@free_electron, as FrankBuss correctly pointed, the 10 bit shit register clocked at 9600hz is not enough as the timing for loading the data to the shift register is a tricky part too.
Haven't done any homework , or thought about what i said , have you ?
ask yourself these questions :
What does a serial port look like when it is in idle ? what is it transmitting ? a 1 ? a 0 ?
So, to reiterate what i said :
Take a 10 bit parallel loadable , serial in , serial out shift register. if you can;t find a 10 bit , make a 12 bit out of 3 four bitters .
Connect serial in to the logic level that is to be transmitted in idle.
Connect bit 0 to the polarity of the start bit, connect bits 1 to 8 to the data you want to transmit and connect bit 9 to the stop bit polarity.
Connect the remaining parallel inputs to the logic level transmitted in idle.
Keep the clock running at all times at 9600 baud.
The shift register now simply cycles the idle bits through its pipe..

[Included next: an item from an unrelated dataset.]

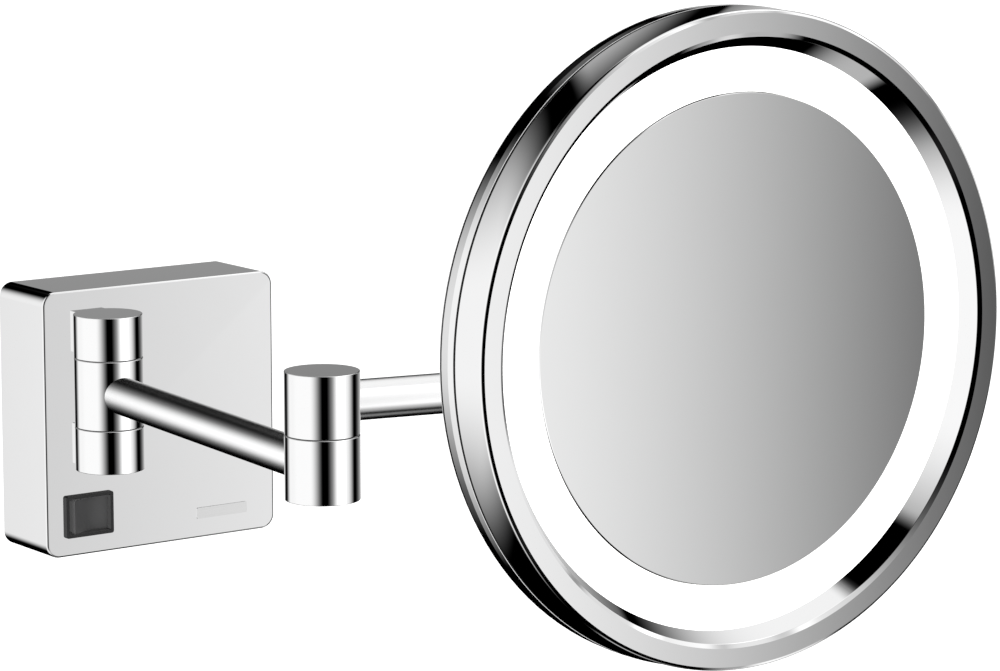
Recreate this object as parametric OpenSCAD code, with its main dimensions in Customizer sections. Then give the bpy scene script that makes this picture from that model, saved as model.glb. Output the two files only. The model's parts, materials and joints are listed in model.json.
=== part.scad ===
// Extendable illuminated shaving mirror: wall box, two hinged arms, tilting round head.
// Millimetres. Wall plane at Y = 0, the mirror stands out along -Y, +Z is up.
// The origin is the centre of the wall plate's back face.

/* [Wall box] */
// Width and height of the square cover box
box_w = 94; // [90:1:110]
// Depth of the box from the wall to its front face
box_d = 31; // [29:1:40]
// Corner radius of the square outline
box_r = 5; // [4:0.5:10]
// Small bevel round the front face
box_bevel = 0.8; // [0.4:0.1:1.2]
// Thickness of the side walls
cover_t = 2; // [1.5:0.5:3]
// Thickness of the front wall
front_t = 3; // [2:0.5:4]

/* [Wall screws] */
// Distance between the plate's screw holes, both ways
hole_pitch = 68; // [60:1:72]
// Diameter of the plate's screw holes
hole_dia = 5; // [4:0.1:5.5]
// Thickness of the wall plate
plate_t = 2; // [1.5:0.5:2.5]

/* [Knuckles and tubes] */
// Diameter of the hinge knuckles
knuckle_dia = 24; // [22:0.5:26]
// Outer diameter of the arm tubes
tube_dia = 13; // [11:0.5:13]
// Wall thickness of the arm tubes
tube_wall = 1.2; // [0.8:0.1:1.5]
// Diameter of the hollow hinge pins
pin_dia = 8; // [7:0.5:8]
// Radial running clearance of the hinge pins
run_gap = 0.05; // [0.02:0.01:0.1]

/* [Arms] */
// Length of arm 1 between hinge axes
arm_1_len = 155; // [120:1:200]
// Length of arm 2 between hinge axes
arm_2_len = 114; // [100:1:160]
// Direction of arm 1 seen from above, 0 along the wall to the right
arm_1_angle = -95; // [-120:1:-60]
// Direction of arm 2 seen from above
arm_2_angle = -12; // [-30:1:30]

/* [Head] */
// Outer diameter of the head
head_dia = 210; // [190:1:220]
// Thickness of the head at its back plate
head_t = 24; // [23:1:28]
// Diameter of the mirror glass
glass_dia = 156; // [140:1:160]
// Thickness of the mirror glass
glass_t = 4; // [3:0.5:4]
// Direction the head faces seen from above
head_pan = -90; // [-110:1:-70]
// Upward tilt of the head
head_tilt = 1; // [-10:1:10]

/* [Switch] */
// Centre of the rocker switch on the front face, sideways
switch_x = -31; // [-32:0.5:-28]
// Centre of the rocker switch, height
switch_z = -32.5; // [-34:0.5:-31]
// Angle of the rocker on its "on" side
rocker_tilt = 10; // [8:1:11]

/* [Hidden] */
$fn = 96;
e = 0.01;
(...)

The moment you perform a 'parallel write' operation the pipe gets overwritten by your data + start bit + stop bit and the clock ( which is always running does the rest. the load is asynchronous on these shifters. as long as you hold load the data does not move... since the pipe always begins with 'idle' this has the net effect of not doing anything on the serial pin. no corruption occurs.
No need for any stinking counters , no stinking state machines , no stinking and ,or, not, xor, or stinking xnor gates. you don't need anything. you don't even need synchronisation to the 9600 clock. You can be faster or slower. As long as the load pin is active the data does not move in the shift register so the 'idle' level is being broadcast. Only at deassertion of the load pin does the packet begin moving.
Just a 9600 hz clock and a parallel loadable shift register that has enough flipflops to hold 8 bit data + start bit + stop bit.
module simple_tx_uart (input clk9600, serial_in , input [7:0] data_in , output serial_out . input write)
`define idle 1
`define startbit 0
`define stopbit 1
reg [11:0] shifter;
assign serial_out = shifter[11];
always_ff @(posegde clk_9600) begin
shifter [11:0] <= {shifter 10:0, `idle};
if (load) shifter[11:0] = {`idle,`idle,`startbit, data_in[7:0], `stopbit};
endmodule
there you go.
in TTL :
- take 2 74LS165
- tie the two pin's 1 together. this is your load input
- tie the two pins 2 together and feed this a 9600 Hz ttl compatible square wave
- tie all pins 8 to ground
- tie all pins 16 to 5 volts
- tie all pins 15 to ground
- on the first chip : tie pin 10 to the logic level for 'idle'
- tie pin 9 of the first chip to pin pin 10 of the second chip.
- pin 9 of the second chip is your serial out.
- pin 5 and 6 of the second chip are tied to the logic level for idle
- pin 4 of the second chip is tied to the logic level for 'startbit'
- pin 3 of the second chip is tied to data_7
- pin 14 of the second chip is data_6
- pin 13 of the second chip is data_5
- pin 12 of the second chip is data_4
- pin 11 of the second chip is data_3
- pin 6 of the first chip is data_2
- pin 5 of the second chip is data_1
- pin 4 of the second chip is data_0
- pin 3 of the second chip is logic level of stopbit
- pins 14,13,12 and 11 of first chip are tied to the logic level for idle.
GO !
just don't throw data in faster than the shifter can move it. that's a matter of tying a counter in that gets loaded with '16' and counts to '0' a 74193 can do the trick. parallel load all '1' the moment you assert the load on the 165's.
use the'zero' output of the 193 ( i think this counter has a 'zero' output. called 'borrow' ) to tell you : all has left. by tying this borrow output to the clock enable of the 193 it will stop itself when hitting zero.
so you can build this entire thing with 3 ttl ic's.